Delphine (Izïa Higelin) is in the character most challenged by changes in the early 1970s

Why am I so obsessed with the age of the characters? I think it’s because the discourse of ‘womens rights’ in 1971 is so concerned with what women are ‘allowed’ to do. Delphine is a confident, assertive young woman in Paris, discovering that she can take part in the activities of the group which includes Carole. But back in Limousin she is aware that it is simply not done for women to act in certain ways and that if she does so she will offend her parents or alienate the other farmers (in what seems like a co-op operation), especially Antoine. Carole can be reckless, but Delphine needs to be careful – although she has the capacity to act if she thinks it through. My memories of 1971 in London seem to be more about the emergence of the Gay Liberation Front (which met for the first time at the LSE a few months after I graduated). The Women’s Movement in the UK seemed to have been around for a while and women I knew were already becoming politically active in different ways. It’s important to note that two important changes in the law in the UK were the 1967 Abortion Law Reform Act (and access to the Pill for all women via the NHS) and the 1970 Equal Pay Act meant that women in the UK were ahead of French women in these two cases.

Carole (Cécile de France) with Monique (Noémie Lvovsky). (Great cheesecloth shirt)

In France in 1970 many prominent women signed the ‘Manifeste des 343 salopes’, claiming to have had an illegal abortion themselves, while also demanding the legalisation of abortion. The Bobigny affair (and trial) in 1972 saw many people including the new feminist movement (MLF), come to the support of five women (and their lawyer, Gisèle Halimi) who were tried for helping a teenage girl to have an abortion. During the May ’68 events, scholars have suggested that women engaged in the uprisings saw the positive opportunities for challenging the established sexual order, but also the negatives in terms of male activists not prepared to change their attitudes and behaviour towards female comrades. As a result, the development of MLF (Mouvement de Libération des Femmes) arose from the coming together of women’s groups established in the late 1960s. This issue is there in the views expressed by some of the women in the MLF meeting represented in La belle saison.

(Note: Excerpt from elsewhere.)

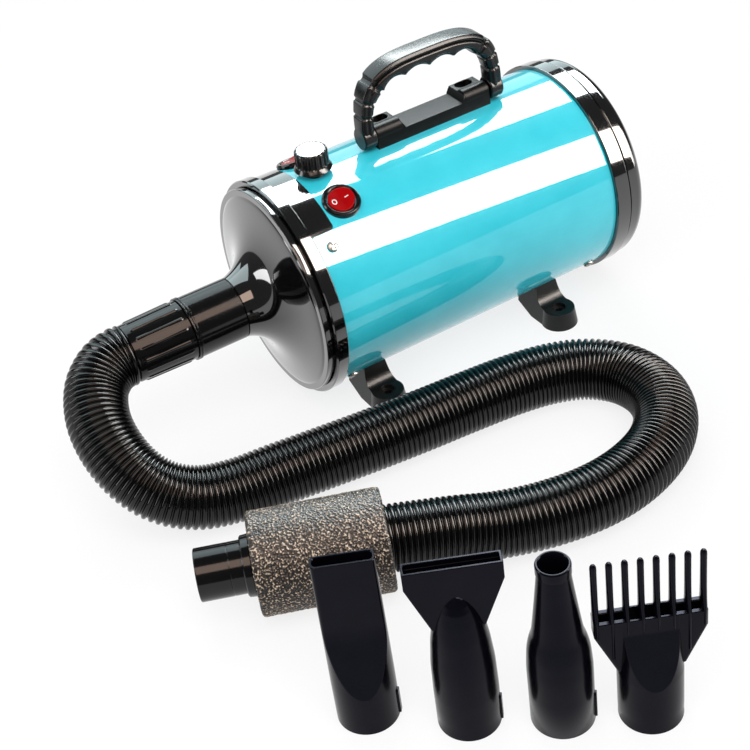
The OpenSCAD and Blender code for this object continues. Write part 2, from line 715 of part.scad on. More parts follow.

In 2018 I taught an evening class alongside Dr. Isabelle Vanderschelden, French Section Lead at Manchester Metropolitan University, and the historical details outlined above came from our notes. Isabelle used a clip from La belle saison and told us that:

The film’s characters are named after two emblematic feminists of the 1970s: the actress and filmmaker Delphine Seyrig and the experimental filmmaker Carole Roussopoulos, who founded together in 1982 the ‘Centre audiovisuel Simone de Beauvoir’, whose main objective was to collect, produce and broadcast films and audiovisual documents on the rights, struggles and artistic creation work of women.

Isabelle also added that:

Corsini also wants to place the film in the context of social events in 2010s France – including the ‘mariage pour tous’ debates and the legislation of 2013 in France which enabled same sex marriage.

This ties in with some of the comments made by Catherine Corsini (b. 1956) in the Press Notes when asked why she chose to set Summertime in the 1970s:

I really wanted to pay tribute to feminist women, who have often been vilified, called sex-starved neurotics . . . For years I haven’t really been a true feminist myself, I almost agreed with that vision of them. But I quickly came to realise that I owed many of the benefits I live by today to these women who fought and campaigned for them. Many of them were homosexual. Thanks to this movement, they were finally able to make themselves heard. Actually, the homosexuals have really been instrumental in the emancipation of women in general. I was appealed to by the vitality, the audacity of the feminist movement. I don’t see anything quite similar today. I realised that feminism puts the human element first, and it has been the main principle in the writing of the film.

This was the first film that Catherine Corsini made with her partner Elizabeth Perez on board as producer. The film certainly celebrates the lesbian romance. The cinematography captures the beauty and joy of working in the rural landscape in ‘la belle saison’ and especially when the couple’s lovemaking is depicted outdoors as well as in the bedroom. There may be too much flesh on display for some viewers (based on some user comments I’ve seen online) but I didn’t find it gratuitous. More interesting is Carole’s relationship with Delphine’s mother Monique (Noémie Lvovsky). Carole is motivated by both simple goodwill in enjoying working with Monique, but also by her wish to promote the idea that women can run farms and be leaders in the community. This illustrates the basis for tension in the household as Delphine recognises that she can’t push too hard. The men in the film who are ‘personalised’ (as distinct from those who are physically attacked by the MLF group) are not criticised as such. They are seen as having to deal with what is happening. But the narrative isn’t really interested in them as actors in this particular story.

Antoine (centre, Kévin Azaïs) has to come to terms with Delphine’s decisions

The narrative resolution of La belle saison is ‘open’ with an optimistic sense of looking forward but it isn’t a conventional ‘happy ending’. The film is nostalgic for those of us who lived through the period and I certainly responded to the long hair and those cheesecloth shirts that took me back to the early 1970s. (Also the Janis Joplin tracks – see the trailer below.) I can understand some of the criticisms of the film but I think that Catherine Corsini succeeded in doing what she set out to do. If you agree and you enjoy this film I would also recommend Corsini’s earlier and later films Partir (Leaving 2009) and Un amour impossible (An Impossible Love 2018), both reviewed on this blog.